Can you write out all of the material below, word for word?

(CAD and scene scripts)
-- START --
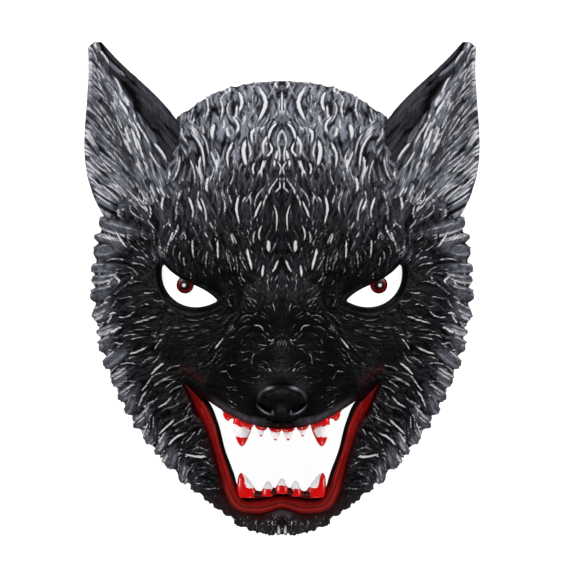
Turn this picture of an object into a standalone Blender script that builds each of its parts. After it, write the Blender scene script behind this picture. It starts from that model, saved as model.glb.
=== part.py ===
# A werewolf half mask of moulded foam: a hollow face shell with cast fur, two cupped ears,
# a nose, a pair of painted eyes with domed irises, red lips, gums and teeth.
# All lengths are in metres. The mask lies on its rim with the face up: +X is the viewer's
# right, +Y runs from the chin to the ears and +Z out of the face. The rim lies at z = 0.
import math

import bmesh
import bpy
import numpy as np

# The whole mask
MASK_HEIGHT = 0.272  # chin tuft to ear tips
HEAD_WIDTH = 0.204  # cheek to cheek, inside the tips of the fur
FACE_DEPTH = 0.056  # rim to the general face
MUZZLE_RISE = 0.045  # how far the muzzle stands out of the face
JAW_RISE = 0.030  # how far the lower jaw stands out of the face
WALL = 0.003  # thickness of the moulded shell
SEAT_GAP = 0.0003  # clearance between neighbouring pieces

# Cast fur
FUR_DEPTH = 0.0032  # height of the locks
TIP_REACH = 0.0030  # how far the tips of the outermost locks stand out of the rim
SHORT_FUR = 0.0006  # height of the short locks on the muzzle
RIM_RELIEF = 0.0004  # height of the locks at the smooth part of the rim

# Ears, measured from the middle of the root
EAR_TIP_ACROSS = 1.01  # of the tip, a share of half the head width
EAR_TIP_UP = 0.9927  # of the tip, a share of half the mask height
EAR_LENGTH = 0.073
EAR_HALF_WIDTH = 0.031
EAR_LEAN = 22.0  # degrees, outwards
EAR_RIDGE = 0.017  # height of the middle ridge
EAR_ROOT_LEVEL = 0.023  # height of the root's edges above the rim
EAR_TIP_LEVEL = 0.020  # height of the tip above the rim

# Eyes
EYE_WIDTH = 0.031
EYE_HEIGHT = 0.0245
EYE_RECESS = 0.0012  # from the lid to the eyeball
EYE_BULGE = 0.0035
EYE_PLATE = 0.0035  # thickness of the eyeball plate
IRIS_RADIUS = 0.0047
IRIS_RISE = 0.0011

# Nose
NOSE_WIDTH = 0.0285
NOSE_HEIGHT = 0.020
NOSE_RISE = 0.0055
NOSTRIL_WIDTH = 0.0105
NOSTRIL_HEIGHT = 0.0042
NOSTRIL_DEPTH = 0.0032

# Mouth
GAPE_ACROSS = 0.5245  # outer corner to outer corner, as a share of the head's width
GAPE_DOWN = 0.2684  # outer corner down to the lowest place of the lips, as a share of the height
LIP_CROWN = 0.0022  # how far the lips stand out of the face
LIP_DEPTH = 0.007  # thickness of the lips towards the hollow
GUM_DEPTH = 0.007
GUM_HEIGHT = 0.0016
GUM_SET_BACK = 0.0022  # from the lip's face back to the gum
GUM_ROUNDING = 0.0008
TOOTH_LENGTH = 0.0122  # of the upper canines
TOOTH_WIDTH = 0.0100  # of the lower canines at the root
TOOTH_DEPTH = 0.0052  # thickness of a tooth at its root
TOOTH_SET_BACK = 0.0006

# Columns: across as a share of half the head width, up as a share of half the mask height.
OUTLINE = (
    ("crown", 0.000, 0.842),
    ("crown side", 0.260, 0.822),
    ("crown shoulder", 0.475, 0.745),
    ("ear front", 0.670, 0.620),
    ("ear back", 0.845, 0.465),
    ("temple", 0.960, 0.260),
    ("upper cheek", 1.000, 0.070),
    ("cheek", 0.985, -0.120),
    ("lower cheek", 0.925, -0.310),
    ("jowl", 0.795, -0.515),
    ("jaw corner", 0.600, -0.700),
    ("jaw", 0.365, -0.860),
    ("chin side", 0.180, -0.950),
    ("chin", 0.000, -0.978),
)
CENTRE_UP = -0.16  # where the rings of the face are centred, on the bridge of the muzzle

# The dome of the face falls from its middle to the rim as (1 - reach^ROUND)^EDGE.
DOME_ROUND = 2.7
DOME_EDGE = 0.60

# Columns: across and half across as shares of half the head width, up and half up as shares
# of half the mask height, turn in degrees, rise as a share of the face depth.
FORMS = (
    ("brow", 0.43, 0.150, 0.36, 0.085, 24.0, 0.17),
    ("eye socket", 0.50, 0.000, 0.26, 0.150, 24.0, -0.15),
    ("lower lid", 0.56, -0.095, 0.24, 0.055, 18.0, 0.05),
    ("cheek bone", 0.62, -0.180, 0.28, 0.120, 20.0, 0.08),
    ("cheek ruff", 0.82, -0.200, 0.20, 0.360, -12.0, 0.13),
    ("jowl", 0.62, -0.530, 0.25, 0.220, -40.0, 0.12),
    ("ear root", 0.66, 0.480, 0.30, 0.200, -40.0, 0.10),
    ("forehead", 0.00, 0.420, 0.40, 0.320, 0.0, 0.06),
    ("brow furrow", 0.00, 0.080, 0.13, 0.170, 0.0, -0.08),
)
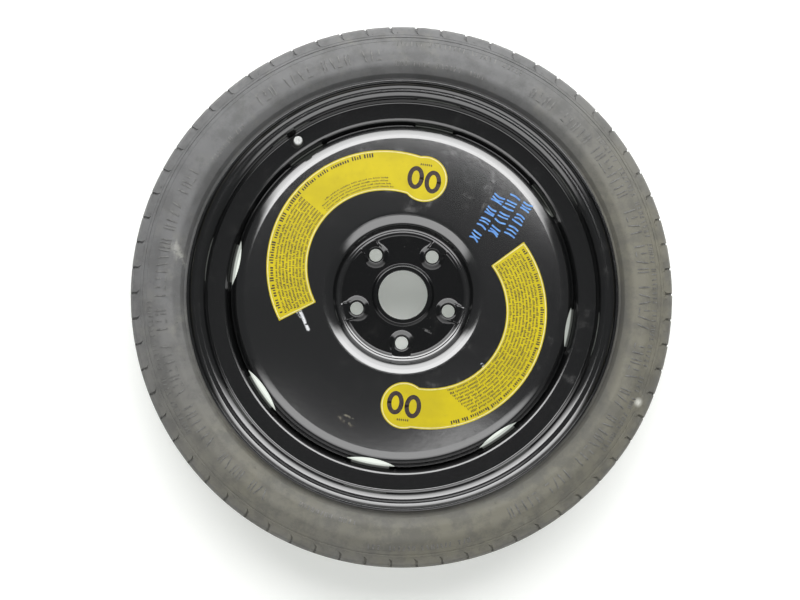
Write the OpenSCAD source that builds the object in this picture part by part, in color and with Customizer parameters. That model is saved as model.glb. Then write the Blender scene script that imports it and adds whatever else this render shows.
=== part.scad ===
// Temporary spare wheel: a narrow tyre on a pressed steel wheel, with its valve.
// It lies on its inner side. +Z is the wheel's axis and points out of its outer face.
// The origin is on that axis, in the middle of the tyre's width.

/* [Tyre] */
// Outer radius of the tyre
tyre_r = 316; // [312:1:322]
// Width of the tyre over its sidewalls
section_w = 125; // [122:1:130]
// Where the sidewall is widest, as a share of its height above the rim's flange
belly_share = 0.3575; // [0.33:0.0025:0.4]
// Half width of the narrow flat ring there, as a share of the same height
flat_share = 0.118; // [0.1:0.002:0.14]
// Width of the tread
tread_w = 100; // [94:1:104]
// How far the tread's edge lies inside the crown
crown_drop = 4.5; // [3:0.5:6]
// Thickness under the crown of the tread
tread_t = 10.5; // [9.5:0.5:13]
// Thickness of the sidewall at its widest place
side_t = 6.8; // [5.5:0.1:8]
// Width of the bead from heel to toe
bead_w = 13.5; // [12:0.5:14.5]
// Number of grooves around the tread
groove_n = 3; // [1:1:4]
// Distance between the tread grooves
groove_pitch = 24; // [20:1:26]
// Width of a tread groove
groove_w = 5; // [3:0.5:7]
// Depth of a tread groove
groove_d = 3; // [2:0.5:4]
// Number of notches in each shoulder of the tread
notch_n = 66; // [48:2:72]
// Width of a shoulder notch
notch_w = 2.6; // [2:0.2:4]
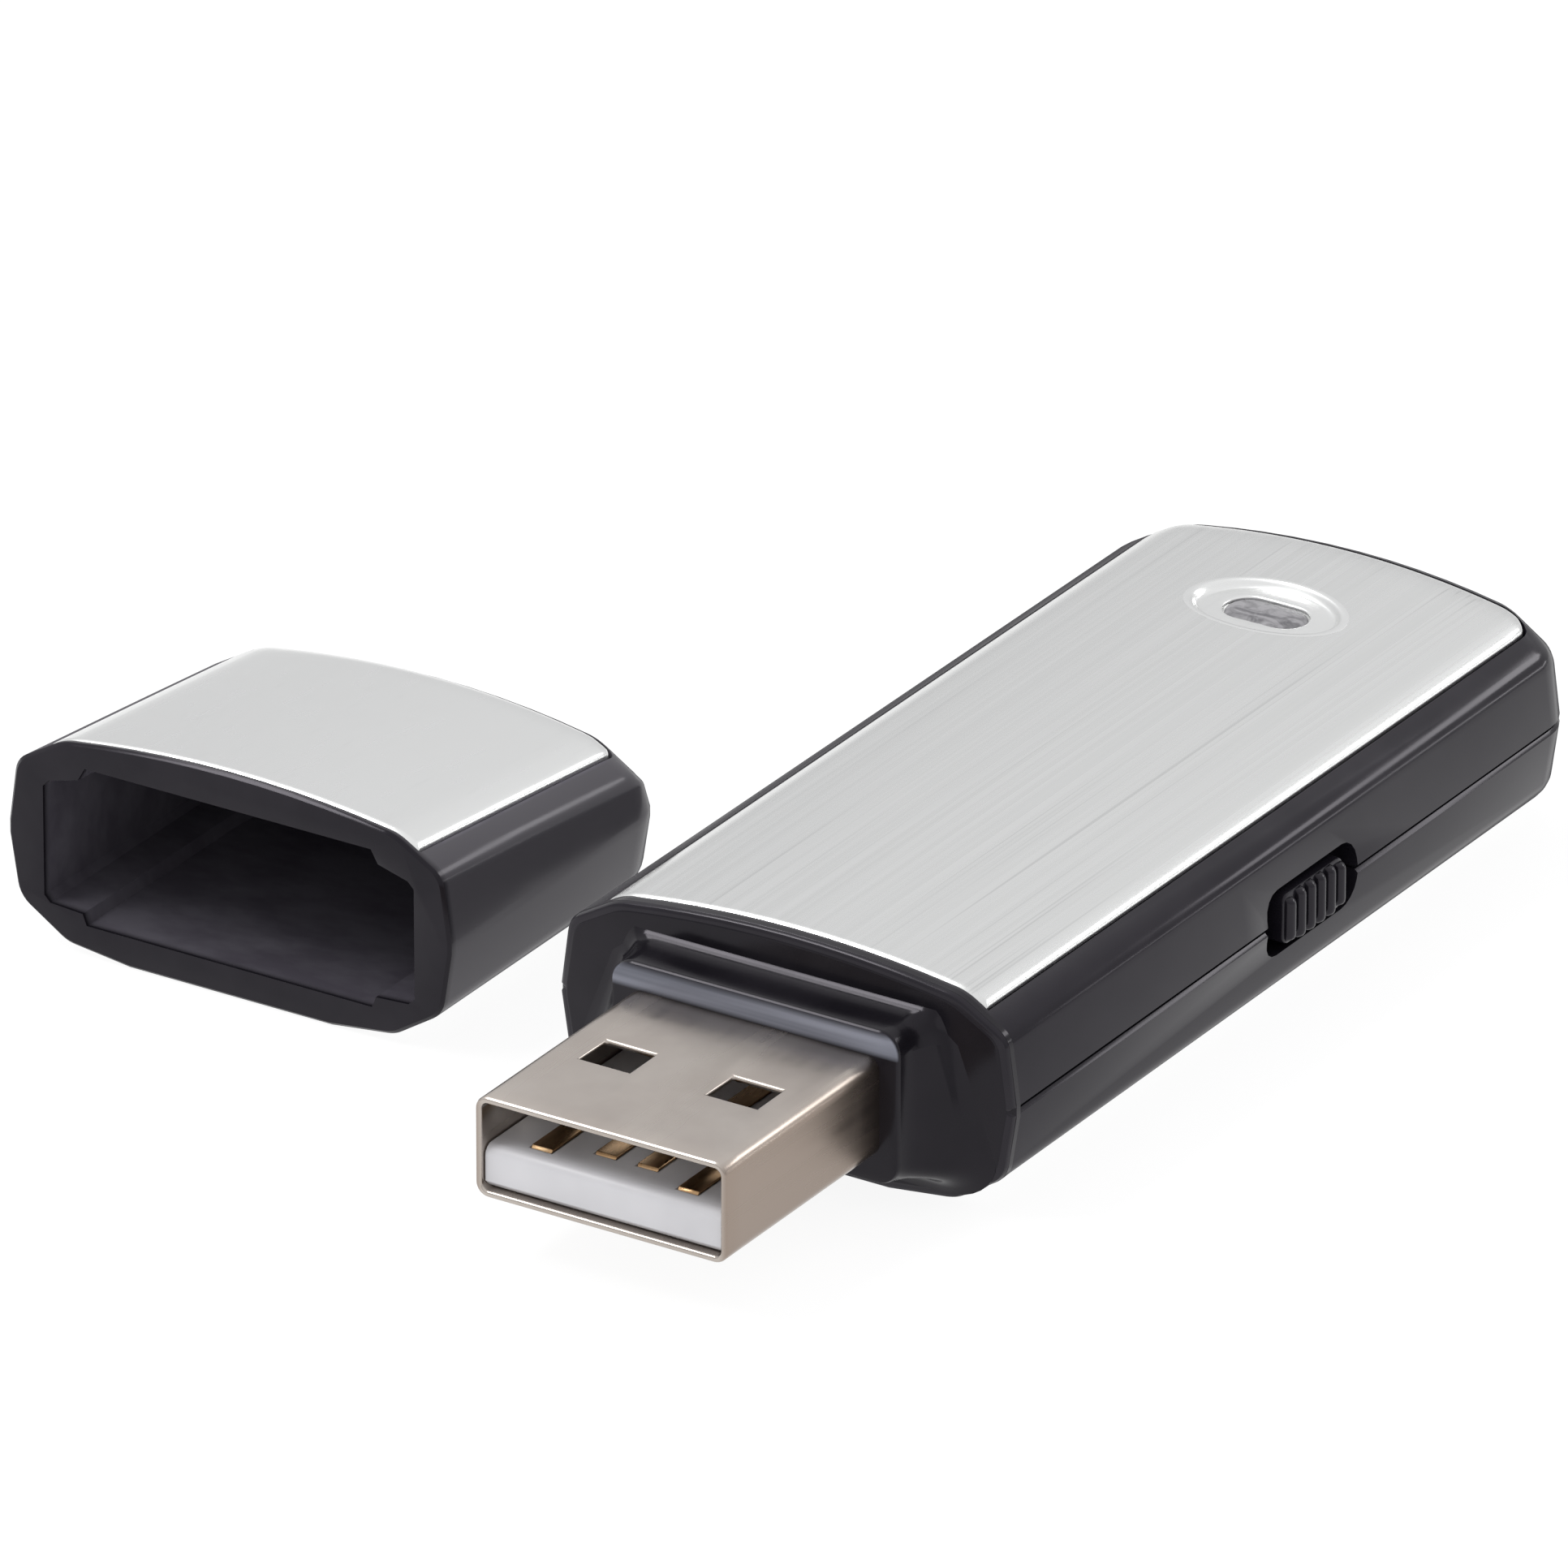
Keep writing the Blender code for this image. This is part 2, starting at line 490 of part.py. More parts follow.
-- END --
• [Final result]
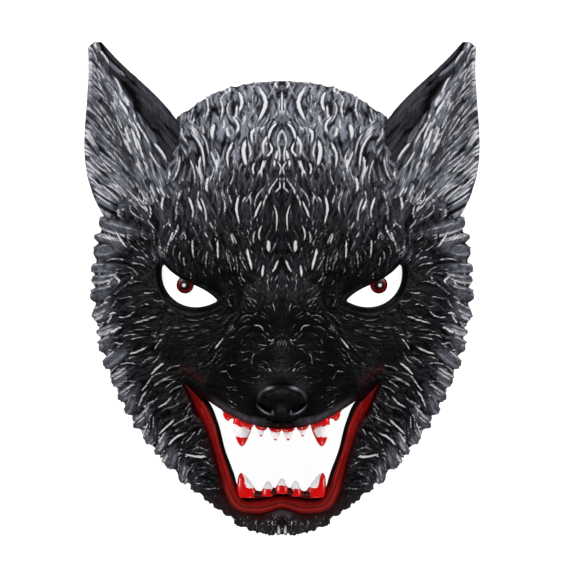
Turn this picture of an object into a standalone Blender script that builds each of its parts. After it, write the Blender scene script behind this picture. It starts from that model, saved as model.glb.
=== part.py ===
# A werewolf half mask of moulded foam: a hollow face shell with cast fur, two cupped ears,
# a nose, a pair of painted eyes with domed irises, red lips, gums and teeth.
# All lengths are in metres. The mask lies on its rim with the face up: +X is the viewer's
# right, +Y runs from the chin to the ears and +Z out of the face. The rim lies at z = 0.
import math

import bmesh
import bpy
import numpy as np

# The whole mask
MASK_HEIGHT = 0.272  # chin tuft to ear tips
HEAD_WIDTH = 0.204  # cheek to cheek, inside the tips of the fur
FACE_DEPTH = 0.056  # rim to the general face
MUZZLE_RISE = 0.045  # how far the muzzle stands out of the face
JAW_RISE = 0.030  # how far the lower jaw stands out of the face
WALL = 0.003  # thickness of the moulded shell
SEAT_GAP = 0.0003  # clearance between neighbouring pieces

# Cast fur
FUR_DEPTH = 0.0032  # height of the locks
TIP_REACH = 0.0030  # how far the tips of the outermost locks stand out of the rim
SHORT_FUR = 0.0006  # height of the short locks on the muzzle
RIM_RELIEF = 0.0004  # height of the locks at the smooth part of the rim

# Ears, measured from the middle of the root
EAR_TIP_ACROSS = 1.01  # of the tip, a share of half the head width
EAR_TIP_UP = 0.9927  # of the tip, a share of half the mask height
EAR_LENGTH = 0.073
EAR_HALF_WIDTH = 0.031
EAR_LEAN = 22.0  # degrees, outwards
EAR_RIDGE = 0.017  # height of the middle ridge
EAR_ROOT_LEVEL = 0.023  # height of the root's edges above the rim
EAR_TIP_LEVEL = 0.020  # height of the tip above the rim

# Eyes
EYE_WIDTH = 0.031
EYE_HEIGHT = 0.0245
EYE_RECESS = 0.0012  # from the lid to the eyeball
EYE_BULGE = 0.0035
EYE_PLATE = 0.0035  # thickness of the eyeball plate
IRIS_RADIUS = 0.0047
IRIS_RISE = 0.0011

# Nose
NOSE_WIDTH = 0.0285
NOSE_HEIGHT = 0.020
NOSE_RISE = 0.0055
NOSTRIL_WIDTH = 0.0105
NOSTRIL_HEIGHT = 0.0042
NOSTRIL_DEPTH = 0.0032

# Mouth
GAPE_ACROSS = 0.5245  # outer corner to outer corner, as a share of the head's width
GAPE_DOWN = 0.2684  # outer corner down to the lowest place of the lips, as a share of the height
LIP_CROWN = 0.0022  # how far the lips stand out of the face
LIP_DEPTH = 0.007  # thickness of the lips towards the hollow
GUM_DEPTH = 0.007
GUM_HEIGHT = 0.0016
GUM_SET_BACK = 0.0022  # from the lip's face back to the gum
GUM_ROUNDING = 0.0008
TOOTH_LENGTH = 0.0122  # of the upper canines
TOOTH_WIDTH = 0.0100  # of the lower canines at the root
TOOTH_DEPTH = 0.0052  # thickness of a tooth at its root
TOOTH_SET_BACK = 0.0006

# Columns: across as a share of half the head width, up as a share of half the mask height.
OUTLINE = (
    ("crown", 0.000, 0.842),
    ("crown side", 0.260, 0.822),
    ("crown shoulder", 0.475, 0.745),
    ("ear front", 0.670, 0.620),
    ("ear back", 0.845, 0.465),
    ("temple", 0.960, 0.260),
    ("upper cheek", 1.000, 0.070),
    ("cheek", 0.985, -0.120),
    ("lower cheek", 0.925, -0.310),
    ("jowl", 0.795, -0.515),
    ("jaw corner", 0.600, -0.700),
    ("jaw", 0.365, -0.860),
    ("chin side", 0.180, -0.950),
    ("chin", 0.000, -0.978),
)
CENTRE_UP = -0.16  # where the rings of the face are centred, on the bridge of the muzzle

# The dome of the face falls from its middle to the rim as (1 - reach^ROUND)^EDGE.
DOME_ROUND = 2.7
DOME_EDGE = 0.60

# Columns: across and half across as shares of half the head width, up and half up as shares
# of half the mask height, turn in degrees, rise as a share of the face depth.
FORMS = (
    ("brow", 0.43, 0.150, 0.36, 0.085, 24.0, 0.17),
    ("eye socket", 0.50, 0.000, 0.26, 0.150, 24.0, -0.15),
    ("lower lid", 0.56, -0.095, 0.24, 0.055, 18.0, 0.05),
    ("cheek bone", 0.62, -0.180, 0.28, 0.120, 20.0, 0.08),
    ("cheek ruff", 0.82, -0.200, 0.20, 0.360, -12.0, 0.13),
    ("jowl", 0.62, -0.530, 0.25, 0.220, -40.0, 0.12),
    ("ear root", 0.66, 0.480, 0.30, 0.200, -40.0, 0.10),
    ("forehead", 0.00, 0.420, 0.40, 0.320, 0.0, 0.06),
    ("brow furrow", 0.00, 0.080, 0.13, 0.170, 0.0, -0.08),
)
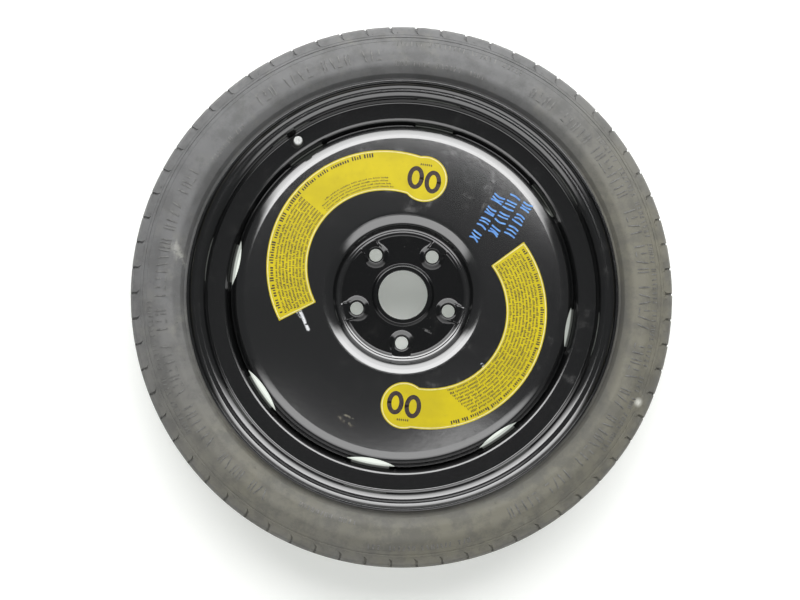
Write the OpenSCAD source that builds the object in this picture part by part, in color and with Customizer parameters. That model is saved as model.glb. Then write the Blender scene script that imports it and adds whatever else this render shows.
=== part.scad ===
// Temporary spare wheel: a narrow tyre on a pressed steel wheel, with its valve.
// It lies on its inner side. +Z is the wheel's axis and points out of its outer face.
// The origin is on that axis, in the middle of the tyre's width.

/* [Tyre] */
// Outer radius of the tyre
tyre_r = 316; // [312:1:322]
// Width of the tyre over its sidewalls
section_w = 125; // [122:1:130]
// Where the sidewall is widest, as a share of its height above the rim's flange
belly_share = 0.3575; // [0.33:0.0025:0.4]
// Half width of the narrow flat ring there, as a share of the same height
flat_share = 0.118; // [0.1:0.002:0.14]
// Width of the tread
tread_w = 100; // [94:1:104]
// How far the tread's edge lies inside the crown
crown_drop = 4.5; // [3:0.5:6]
// Thickness under the crown of the tread
tread_t = 10.5; // [9.5:0.5:13]
// Thickness of the sidewall at its widest place
side_t = 6.8; // [5.5:0.1:8]
// Width of the bead from heel to toe
bead_w = 13.5; // [12:0.5:14.5]
// Number of grooves around the tread
groove_n = 3; // [1:1:4]
// Distance between the tread grooves
groove_pitch = 24; // [20:1:26]
// Width of a tread groove
groove_w = 5; // [3:0.5:7]
// Depth of a tread groove
groove_d = 3; // [2:0.5:4]
// Number of notches in each shoulder of the tread
notch_n = 66; // [48:2:72]
// Width of a shoulder notch
notch_w = 2.6; // [2:0.2:4]
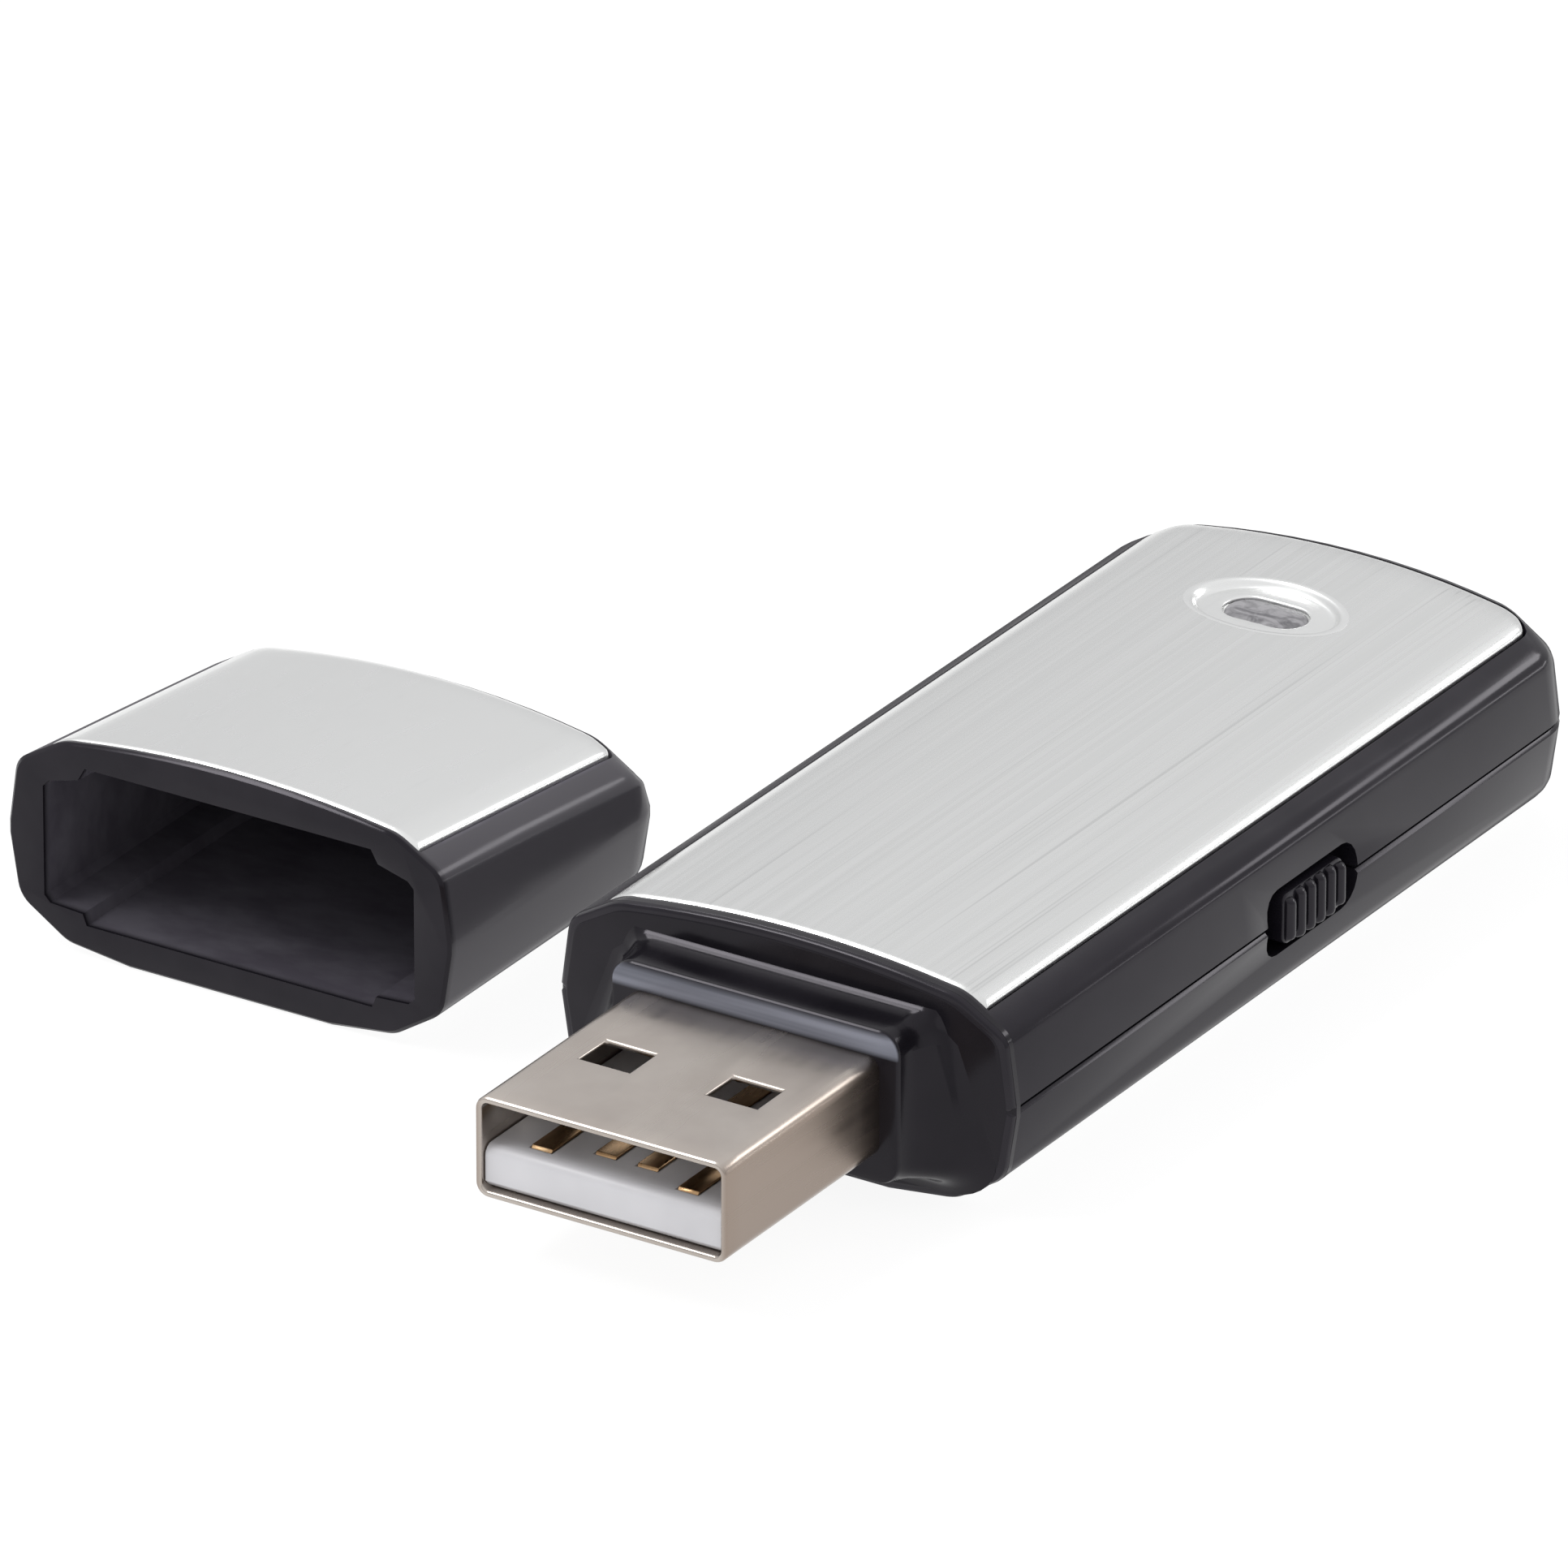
Keep writing the Blender code for this image. This is part 2, starting at line 490 of part.py. More parts follow.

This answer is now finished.